_WHAT NEEDS TO BE DONE_: What is needed is an exact copy of the lines from the line containing "gussets = make_gusset()" to the line containing "if empty is", both lines included, and nothing else.

_DATA SEGMENT_:
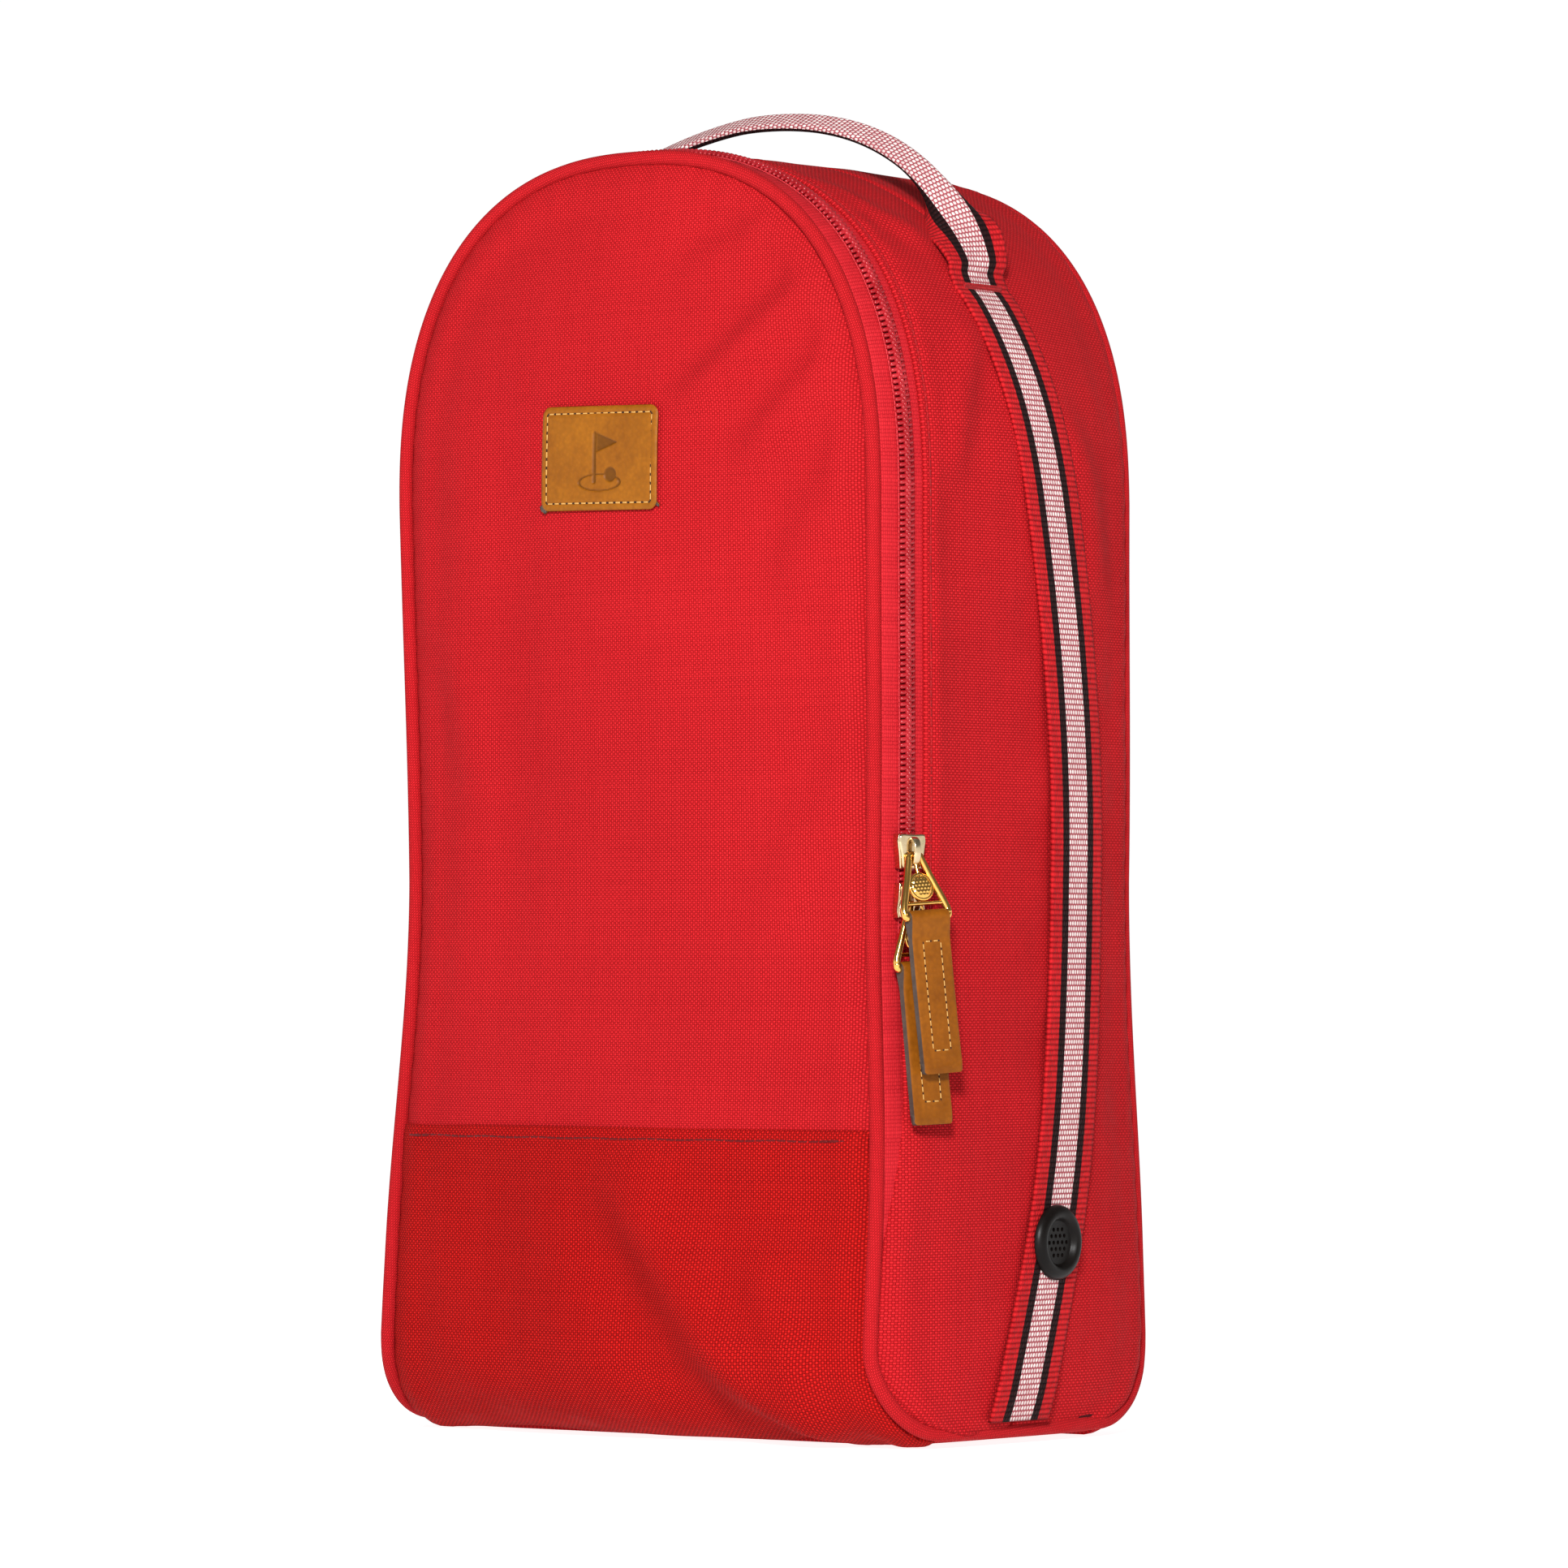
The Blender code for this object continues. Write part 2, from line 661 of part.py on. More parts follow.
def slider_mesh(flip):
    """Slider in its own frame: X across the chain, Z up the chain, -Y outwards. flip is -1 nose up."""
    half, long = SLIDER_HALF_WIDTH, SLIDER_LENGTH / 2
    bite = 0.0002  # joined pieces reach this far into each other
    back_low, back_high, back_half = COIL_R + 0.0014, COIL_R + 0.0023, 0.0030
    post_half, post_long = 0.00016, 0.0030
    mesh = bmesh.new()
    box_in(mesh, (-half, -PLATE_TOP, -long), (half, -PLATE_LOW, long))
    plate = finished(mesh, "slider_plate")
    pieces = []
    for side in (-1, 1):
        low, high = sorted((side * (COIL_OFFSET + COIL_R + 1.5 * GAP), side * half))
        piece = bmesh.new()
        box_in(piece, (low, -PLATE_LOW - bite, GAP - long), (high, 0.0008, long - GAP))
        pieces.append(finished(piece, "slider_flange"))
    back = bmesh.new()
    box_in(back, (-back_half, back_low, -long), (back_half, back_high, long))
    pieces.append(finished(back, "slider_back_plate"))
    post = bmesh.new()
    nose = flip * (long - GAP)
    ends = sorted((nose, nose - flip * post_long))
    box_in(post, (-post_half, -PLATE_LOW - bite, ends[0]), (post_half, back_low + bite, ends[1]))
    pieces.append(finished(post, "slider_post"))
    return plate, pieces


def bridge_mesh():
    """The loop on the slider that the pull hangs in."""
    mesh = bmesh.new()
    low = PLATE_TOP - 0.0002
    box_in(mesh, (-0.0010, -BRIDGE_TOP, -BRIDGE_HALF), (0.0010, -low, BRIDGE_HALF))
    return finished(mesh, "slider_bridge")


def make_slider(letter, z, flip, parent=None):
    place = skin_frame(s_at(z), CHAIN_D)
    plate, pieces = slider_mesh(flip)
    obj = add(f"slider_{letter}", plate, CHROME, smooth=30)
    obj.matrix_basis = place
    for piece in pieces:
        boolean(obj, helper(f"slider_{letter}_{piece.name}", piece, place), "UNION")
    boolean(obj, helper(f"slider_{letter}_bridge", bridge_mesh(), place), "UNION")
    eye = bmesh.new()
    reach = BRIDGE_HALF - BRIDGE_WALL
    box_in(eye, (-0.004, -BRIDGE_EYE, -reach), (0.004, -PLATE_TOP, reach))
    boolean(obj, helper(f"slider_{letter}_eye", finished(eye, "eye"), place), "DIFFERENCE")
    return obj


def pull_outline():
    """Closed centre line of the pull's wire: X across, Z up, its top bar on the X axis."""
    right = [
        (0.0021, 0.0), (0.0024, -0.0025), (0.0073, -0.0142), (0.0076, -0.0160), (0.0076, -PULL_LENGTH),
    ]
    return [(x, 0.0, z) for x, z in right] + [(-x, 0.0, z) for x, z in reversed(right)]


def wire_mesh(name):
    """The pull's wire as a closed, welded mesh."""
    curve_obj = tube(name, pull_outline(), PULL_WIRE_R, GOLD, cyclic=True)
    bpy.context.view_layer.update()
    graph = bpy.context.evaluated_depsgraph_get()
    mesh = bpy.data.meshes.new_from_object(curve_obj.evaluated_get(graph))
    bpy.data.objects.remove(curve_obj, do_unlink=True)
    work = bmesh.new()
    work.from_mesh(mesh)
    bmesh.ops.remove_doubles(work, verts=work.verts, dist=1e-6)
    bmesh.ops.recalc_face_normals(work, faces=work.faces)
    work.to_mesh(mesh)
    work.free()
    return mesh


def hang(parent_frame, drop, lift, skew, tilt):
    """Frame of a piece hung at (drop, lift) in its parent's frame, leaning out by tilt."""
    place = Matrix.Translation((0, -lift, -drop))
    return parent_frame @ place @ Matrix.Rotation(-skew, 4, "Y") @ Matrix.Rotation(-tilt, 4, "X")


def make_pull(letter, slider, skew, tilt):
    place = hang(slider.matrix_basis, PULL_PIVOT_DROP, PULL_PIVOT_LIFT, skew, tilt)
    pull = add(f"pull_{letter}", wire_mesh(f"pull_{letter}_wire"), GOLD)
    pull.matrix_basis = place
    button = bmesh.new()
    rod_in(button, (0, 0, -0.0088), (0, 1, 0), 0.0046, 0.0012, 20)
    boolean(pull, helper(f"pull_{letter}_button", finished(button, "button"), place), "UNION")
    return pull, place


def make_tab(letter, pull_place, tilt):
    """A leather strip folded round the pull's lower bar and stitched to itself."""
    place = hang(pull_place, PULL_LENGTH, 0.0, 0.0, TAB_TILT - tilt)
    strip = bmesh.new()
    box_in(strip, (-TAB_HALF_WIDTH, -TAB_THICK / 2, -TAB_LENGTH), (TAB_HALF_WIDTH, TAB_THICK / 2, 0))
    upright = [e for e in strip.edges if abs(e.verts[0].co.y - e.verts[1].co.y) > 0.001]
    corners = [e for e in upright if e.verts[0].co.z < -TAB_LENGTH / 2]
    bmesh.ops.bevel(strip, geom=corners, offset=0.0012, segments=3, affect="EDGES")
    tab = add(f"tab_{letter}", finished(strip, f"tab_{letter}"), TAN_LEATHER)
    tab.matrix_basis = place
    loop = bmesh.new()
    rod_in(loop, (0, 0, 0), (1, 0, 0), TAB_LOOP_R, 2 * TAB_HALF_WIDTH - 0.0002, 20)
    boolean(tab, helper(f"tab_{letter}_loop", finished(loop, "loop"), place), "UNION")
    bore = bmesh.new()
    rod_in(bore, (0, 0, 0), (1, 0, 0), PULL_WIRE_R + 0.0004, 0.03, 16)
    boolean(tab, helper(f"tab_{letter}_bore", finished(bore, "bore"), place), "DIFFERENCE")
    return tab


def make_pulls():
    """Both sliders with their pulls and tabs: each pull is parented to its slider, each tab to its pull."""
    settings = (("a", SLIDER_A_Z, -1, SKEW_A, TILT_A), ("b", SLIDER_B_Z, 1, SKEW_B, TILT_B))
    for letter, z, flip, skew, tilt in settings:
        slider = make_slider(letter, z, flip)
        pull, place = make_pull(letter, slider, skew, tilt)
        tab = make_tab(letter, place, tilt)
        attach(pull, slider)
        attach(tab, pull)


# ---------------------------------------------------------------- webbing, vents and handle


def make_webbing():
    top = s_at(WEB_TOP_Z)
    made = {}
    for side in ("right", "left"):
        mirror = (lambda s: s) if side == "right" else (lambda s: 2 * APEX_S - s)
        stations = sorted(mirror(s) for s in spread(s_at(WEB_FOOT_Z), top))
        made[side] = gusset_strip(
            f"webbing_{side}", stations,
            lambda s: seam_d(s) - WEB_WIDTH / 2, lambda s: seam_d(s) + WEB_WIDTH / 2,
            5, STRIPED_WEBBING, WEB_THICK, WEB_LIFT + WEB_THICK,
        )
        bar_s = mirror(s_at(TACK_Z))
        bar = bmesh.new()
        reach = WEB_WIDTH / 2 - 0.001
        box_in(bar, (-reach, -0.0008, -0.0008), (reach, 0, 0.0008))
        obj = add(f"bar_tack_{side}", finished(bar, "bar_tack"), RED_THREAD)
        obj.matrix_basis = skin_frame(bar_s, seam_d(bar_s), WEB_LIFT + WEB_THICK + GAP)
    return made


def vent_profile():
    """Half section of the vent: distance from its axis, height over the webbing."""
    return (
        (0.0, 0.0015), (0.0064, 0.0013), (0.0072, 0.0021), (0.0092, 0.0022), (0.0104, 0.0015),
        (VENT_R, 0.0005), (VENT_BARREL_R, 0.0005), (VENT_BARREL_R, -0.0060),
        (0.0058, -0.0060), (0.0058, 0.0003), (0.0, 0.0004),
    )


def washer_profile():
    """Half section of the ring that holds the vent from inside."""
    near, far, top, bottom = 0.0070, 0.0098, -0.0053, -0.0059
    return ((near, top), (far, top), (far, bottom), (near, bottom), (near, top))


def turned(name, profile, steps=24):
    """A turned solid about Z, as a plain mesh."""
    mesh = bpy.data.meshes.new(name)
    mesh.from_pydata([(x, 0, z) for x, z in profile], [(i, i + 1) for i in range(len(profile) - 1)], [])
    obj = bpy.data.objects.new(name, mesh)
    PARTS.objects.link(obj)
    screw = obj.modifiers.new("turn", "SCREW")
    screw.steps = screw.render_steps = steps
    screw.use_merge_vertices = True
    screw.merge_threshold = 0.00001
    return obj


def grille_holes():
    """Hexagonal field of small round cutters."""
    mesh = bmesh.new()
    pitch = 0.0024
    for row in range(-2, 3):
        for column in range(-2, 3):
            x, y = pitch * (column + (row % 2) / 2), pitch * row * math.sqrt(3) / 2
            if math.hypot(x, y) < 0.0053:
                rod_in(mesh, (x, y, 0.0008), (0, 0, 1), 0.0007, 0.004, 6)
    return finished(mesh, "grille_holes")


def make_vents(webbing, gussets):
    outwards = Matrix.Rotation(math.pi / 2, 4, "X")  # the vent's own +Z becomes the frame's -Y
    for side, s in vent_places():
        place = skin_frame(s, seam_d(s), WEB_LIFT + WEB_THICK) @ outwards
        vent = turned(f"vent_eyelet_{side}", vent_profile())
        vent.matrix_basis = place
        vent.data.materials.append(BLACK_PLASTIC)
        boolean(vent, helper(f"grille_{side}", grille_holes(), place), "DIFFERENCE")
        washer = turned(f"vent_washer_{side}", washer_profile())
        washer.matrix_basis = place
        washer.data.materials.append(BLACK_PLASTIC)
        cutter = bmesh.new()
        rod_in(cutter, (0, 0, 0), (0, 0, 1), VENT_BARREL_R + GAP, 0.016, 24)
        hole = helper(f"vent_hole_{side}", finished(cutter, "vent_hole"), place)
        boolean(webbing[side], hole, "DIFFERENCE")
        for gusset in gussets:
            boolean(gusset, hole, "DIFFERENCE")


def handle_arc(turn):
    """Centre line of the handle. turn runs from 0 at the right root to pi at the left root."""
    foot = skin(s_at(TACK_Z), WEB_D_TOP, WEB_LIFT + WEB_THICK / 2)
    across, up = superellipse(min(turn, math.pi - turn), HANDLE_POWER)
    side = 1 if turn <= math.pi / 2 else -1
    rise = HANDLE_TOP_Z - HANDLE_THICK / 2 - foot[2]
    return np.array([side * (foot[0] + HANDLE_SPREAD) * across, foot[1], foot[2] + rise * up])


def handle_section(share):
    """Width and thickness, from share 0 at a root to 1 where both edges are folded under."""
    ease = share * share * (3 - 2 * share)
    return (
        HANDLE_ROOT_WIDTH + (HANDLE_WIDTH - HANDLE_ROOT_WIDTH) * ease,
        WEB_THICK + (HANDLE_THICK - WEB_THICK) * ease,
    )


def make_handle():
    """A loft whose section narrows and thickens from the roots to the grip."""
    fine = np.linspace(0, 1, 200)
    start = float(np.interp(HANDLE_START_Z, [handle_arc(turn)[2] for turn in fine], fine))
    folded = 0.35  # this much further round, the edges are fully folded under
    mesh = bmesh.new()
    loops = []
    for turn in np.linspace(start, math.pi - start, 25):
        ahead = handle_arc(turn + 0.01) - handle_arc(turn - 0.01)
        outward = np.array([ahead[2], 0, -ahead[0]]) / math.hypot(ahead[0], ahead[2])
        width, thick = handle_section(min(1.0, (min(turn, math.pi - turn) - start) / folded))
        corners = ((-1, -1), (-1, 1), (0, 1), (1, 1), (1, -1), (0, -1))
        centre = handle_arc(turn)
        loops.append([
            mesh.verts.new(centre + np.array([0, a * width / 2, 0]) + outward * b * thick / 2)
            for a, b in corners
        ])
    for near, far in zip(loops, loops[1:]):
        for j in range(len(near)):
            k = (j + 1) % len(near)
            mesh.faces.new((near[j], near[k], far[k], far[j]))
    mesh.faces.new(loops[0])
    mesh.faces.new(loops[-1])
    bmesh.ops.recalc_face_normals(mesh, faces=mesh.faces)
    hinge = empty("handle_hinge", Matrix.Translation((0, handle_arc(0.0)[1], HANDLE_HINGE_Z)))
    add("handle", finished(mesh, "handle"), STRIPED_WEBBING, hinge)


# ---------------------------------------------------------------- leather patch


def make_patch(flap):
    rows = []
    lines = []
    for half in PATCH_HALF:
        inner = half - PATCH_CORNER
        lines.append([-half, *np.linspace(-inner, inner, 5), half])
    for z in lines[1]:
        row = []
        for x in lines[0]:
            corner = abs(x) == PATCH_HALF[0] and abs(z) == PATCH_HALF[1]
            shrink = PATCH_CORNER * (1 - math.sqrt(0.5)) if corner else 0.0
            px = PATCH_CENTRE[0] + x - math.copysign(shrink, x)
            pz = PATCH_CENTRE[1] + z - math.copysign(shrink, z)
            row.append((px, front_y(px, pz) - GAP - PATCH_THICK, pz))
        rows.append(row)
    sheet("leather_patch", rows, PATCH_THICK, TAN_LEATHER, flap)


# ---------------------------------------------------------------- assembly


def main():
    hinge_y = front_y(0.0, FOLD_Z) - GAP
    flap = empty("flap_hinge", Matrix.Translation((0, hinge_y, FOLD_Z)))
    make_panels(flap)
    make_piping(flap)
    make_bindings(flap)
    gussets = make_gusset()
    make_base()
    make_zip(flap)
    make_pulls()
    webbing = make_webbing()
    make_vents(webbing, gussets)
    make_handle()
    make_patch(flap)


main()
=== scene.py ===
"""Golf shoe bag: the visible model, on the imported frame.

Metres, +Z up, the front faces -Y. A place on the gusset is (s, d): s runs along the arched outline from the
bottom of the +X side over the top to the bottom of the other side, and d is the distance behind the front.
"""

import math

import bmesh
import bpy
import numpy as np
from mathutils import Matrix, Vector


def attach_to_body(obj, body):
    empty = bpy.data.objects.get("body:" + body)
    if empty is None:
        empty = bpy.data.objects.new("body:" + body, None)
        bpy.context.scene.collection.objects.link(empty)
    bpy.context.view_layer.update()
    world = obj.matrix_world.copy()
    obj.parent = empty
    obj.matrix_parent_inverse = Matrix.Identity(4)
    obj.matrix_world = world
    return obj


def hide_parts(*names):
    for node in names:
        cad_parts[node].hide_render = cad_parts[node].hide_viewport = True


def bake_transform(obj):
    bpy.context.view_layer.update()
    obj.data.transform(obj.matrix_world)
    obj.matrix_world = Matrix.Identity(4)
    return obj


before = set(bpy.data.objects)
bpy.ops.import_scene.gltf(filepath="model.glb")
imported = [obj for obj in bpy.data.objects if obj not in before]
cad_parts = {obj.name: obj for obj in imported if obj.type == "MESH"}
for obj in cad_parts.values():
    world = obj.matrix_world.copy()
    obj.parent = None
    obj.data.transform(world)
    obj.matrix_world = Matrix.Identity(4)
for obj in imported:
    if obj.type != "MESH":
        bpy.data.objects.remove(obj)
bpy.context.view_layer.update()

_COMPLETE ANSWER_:
    gussets = make_gusset()
    make_base()
    make_zip(flap)
    make_pulls()
    webbing = make_webbing()
    make_vents(webbing, gussets)
    make_handle()
    make_patch(flap)


main()
=== scene.py ===
"""Golf shoe bag: the visible model, on the imported frame.

Metres, +Z up, the front faces -Y. A place on the gusset is (s, d): s runs along the arched outline from the
bottom of the +X side over the top to the bottom of the other side, and d is the distance behind the front.
"""

import math

import bmesh
import bpy
import numpy as np
from mathutils import Matrix, Vector


def attach_to_body(obj, body):
    empty = bpy.data.objects.get("body:" + body)
    if empty is None:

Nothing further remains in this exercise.